Justice did not matter. There was no bridge, so it was said, between law and justice, because the law, however unjust, had to be applied.
Executive or cabinet action was subject to court review in extremely limited circumstances.
The recent vociferous minority demand to curb so-called judicial over-reach reflects an opportunistic effort to return to that unholy, immoral era without regard to the vital reality that we now have a democratic constitution.
Our constitution decrees a different conception of the separation of powers and, consequently of judicial over-reach.
There is no rigid doctrine of the separation of powers or of judicial over-reach. The exact contours or boundaries are determined by the particular constitution.
Our constitution has fundamentally changed the relationship between the legislature and the executive on the one hand and the judiciary on the other.
This change is powered by the idea of constitutionalism itself.
In the old South Africa, Parliament was supreme. Parliament could pass any law regardless of whether it trampled on human rights or whether the law was just.
Since 1996 our constitution, not Parliament, has been supreme. The constitution declares that it is the supreme law, that all law inconsistent with it is invalid and that the obligations imposed by it must be obeyed.
Moreover, a court is duty-bound to declare invalid all law or conduct inconsistent with the constitution and to make a just and equitable order appropriate to the declaration.
This constitutional arrangement places a considerable limit on the powers of Parliament and the cabinet.
Parliament can no longer pass laws at will. All law must now comply with the constitution. So must all conduct of the executive. And it is the courts that decide whether Parliament, the cabinet or the president has complied with the constitution.
Courts now do more than just interpret the law. The judiciary is the guardian of the constitution and, in particular, the Bill of Rights.
These rights are, generally speaking, for the benefit of everyone in the country and place obligations upon the legislature and the executive not to trample upon them.
Courts are, therefore, the guardians of the rights. It is often said by the members and supporters of the executive that policymaking is its domain and has nothing to do with the courts.
Indeed, it is said that court decisions that have an impact on policy made by the executive violate the separation of powers.
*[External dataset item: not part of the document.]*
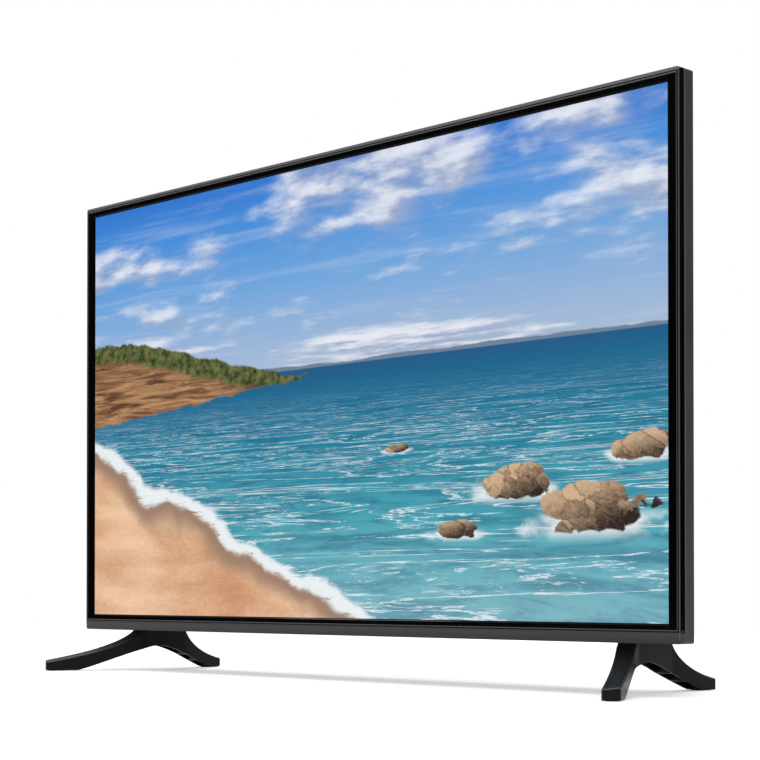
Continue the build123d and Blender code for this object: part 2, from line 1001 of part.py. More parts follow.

This effort at defending the cabinet overlooks the fact that as soon as executive policy translates into law or conduct, that law or conduct must be consistent with the constitution. Otherwise, courts have no choice but to do their duty and declare that law or conduct invalid.
This is what our courts have been doing to the best of their ability in the controversial cases that have drawn the ire of certain sectors of society.
According to our constitution, it is not for the executive, the legislature or sectors of public opinion to decide whether the constitution is being obeyed or whether law or conduct is in conflict with the constitution.
The courts, and only the courts, have this power and duty.
This stands to reason. It would be strange indeed if the legislature or the executive were to be the judges of their own constitutional compliance.
There will be legitimate differences of opinion about whether particular laws or executive conduct is constitutionally correct.
This is why the constitution provides for appeals and says that the Constitutional Court, composed of 11 judges appointed by the president, makes the final decision in these matters. And we must not forget that seven of these judges of the court today were appointed by President Zuma himself.
We must all have the discipline to accept that the majority decision of the Constitutional Court is the law.
I also had to accept this when I wrote minority judgments. I trust that the whole of society will too, without making inappropriate and offensive over-reach noises bordering on criminality.
• Mr Justice Yacoob is a retired Constitutional Court judge.